Les fiancailles de Babamama

« Shri Mataji apprit la nouvelle de mon envie de me marier, et immédiatement la recherche commença. En septembre 1962, je me rendis à Bombay pour une expertise comptable. Shri Mataji alors y résidait. Elle me demanda si j’avais une préférence. Je répondis que ma mère était la seule considération à prendre en compte, et que je recherchais quelqu'un qui pourrait s’occuper d’elle et de sa santé. Une femme active avec un travail ne conviendrait pas. Shri Mataji m’annonça qu’Elle allait étudier la question et ceci clôt le sujet.

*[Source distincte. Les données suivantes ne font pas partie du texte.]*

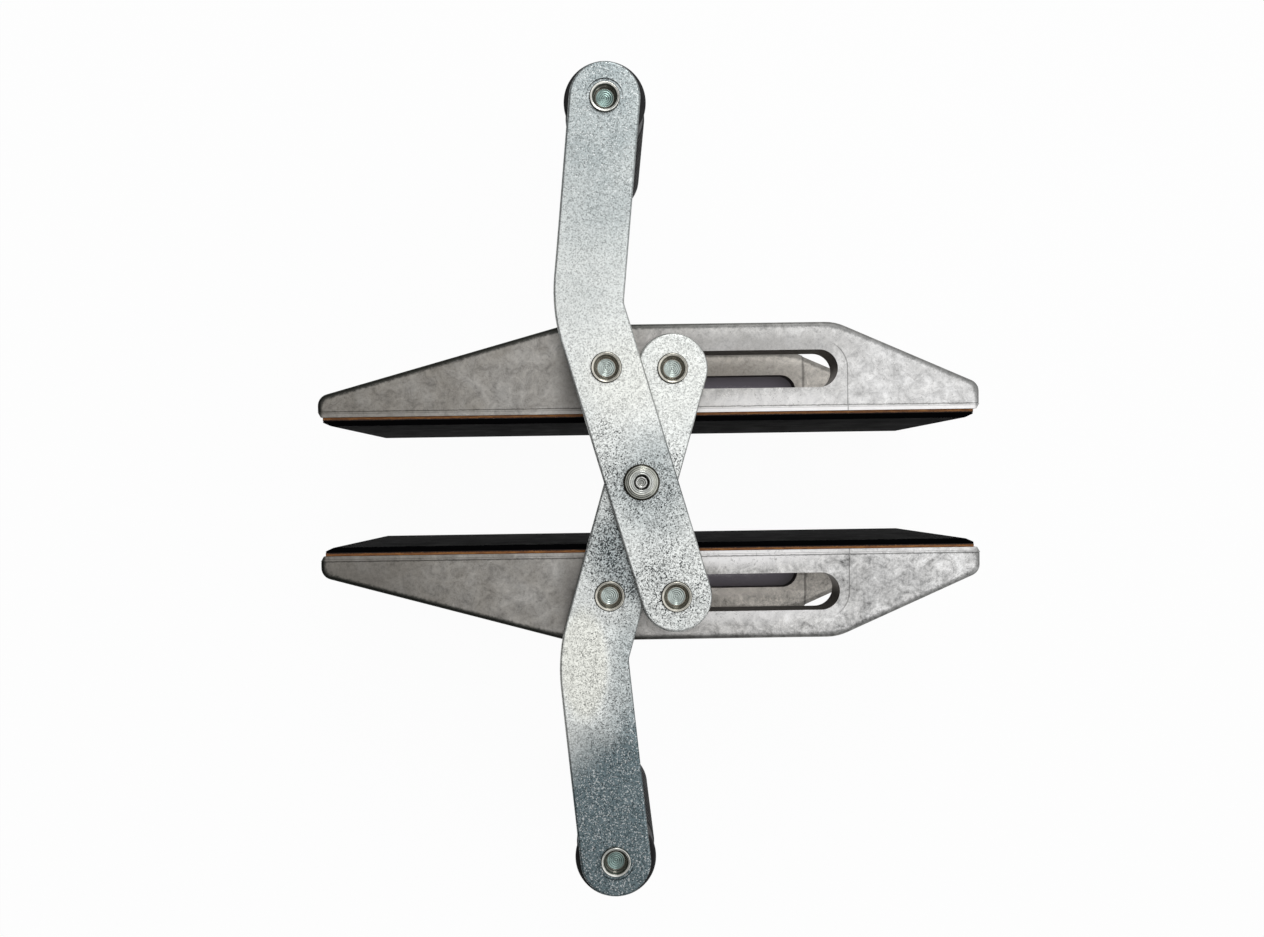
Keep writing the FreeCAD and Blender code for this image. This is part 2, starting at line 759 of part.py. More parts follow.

De retour à Nagpur, je reçus un appel de Shri Mataji. Elle désirait qu’une de mes photos soit envoyée à monsieur Ranbhise, dont la plus jeune fille était à marier et correspondait à mes attentes. J’envoyai une photo et demandai à Shri Mataji de m’en faire parvenir une de la jeune fille. Plusieurs jours s'écoulèrent mais je ne recevais toujours pas de photo en réponse. Je crus finalement que la personne ne voulait plus m’épouser. Puis, fin octobre 1962, Shri Mataji m’écrivit une lettre en y joignant une photo. Quand je vis celle-ci, je me mis à rire. Ma mère me demanda pourquoi je m’esclaffai et je lui répondis que je m’attendais à voir la photo d'une éventuelle épouse qui, je le savais, avait vingt-trois ou vingt-quatre ans. Mais la photo montrait une fillette de douze ans portant un bébé de deux ans, et j’étais incapable de savoir laquelle des deux serait ma future femme ! Je répondis à la lettre de Shri Mataji, qui écrivit en retour aux parents de la demoiselle, leur demandant de conduire leur fille de Pali à Bombay, (ville se situant à 50 kilomètres de Ganapatipule sur la route menant de Bombay à Goa).
Un rendez-vous fut fixé pour la mi-novembre. Trois de mes amis, Madhu, Shyam, et Ganu, persuadèrent Shri Mataji et moi-même, qu’ils devaient aussi m’accompagner pour rencontrer la jeune femme. Voyant cela, Sir C. P. me prit à part et me donna un conseil dont j'allais me souvenir toute ma vie. Il me dit que je devais me rendre à cette entrevue sans aucune idée préconçue. Je n’étais pas en plein interrogatoire, et, en m'adressant à la jeune fille, je devais avant tout préserver sa dignité et son honneur. Si j’avais le droit de la rejeter, elle en avait autant le droit que moi. Il ajouta que je n’étais pas sur un piédestal, et que mon refus éventuel ne pouvait se fonder sur ce qu'elle venait de me dire. (D’une façon générale en Inde, lors de ces rendez-vous organisés, le garçon est supposé poser des questions stupides pour savoir si la fille sait cuisiner, coudre, chanter …etc., comme si c’étaient les critères d’un mariage) Pour Sir C.P. et Shri Mataji, la dignité humaine primait sur toute autre considération.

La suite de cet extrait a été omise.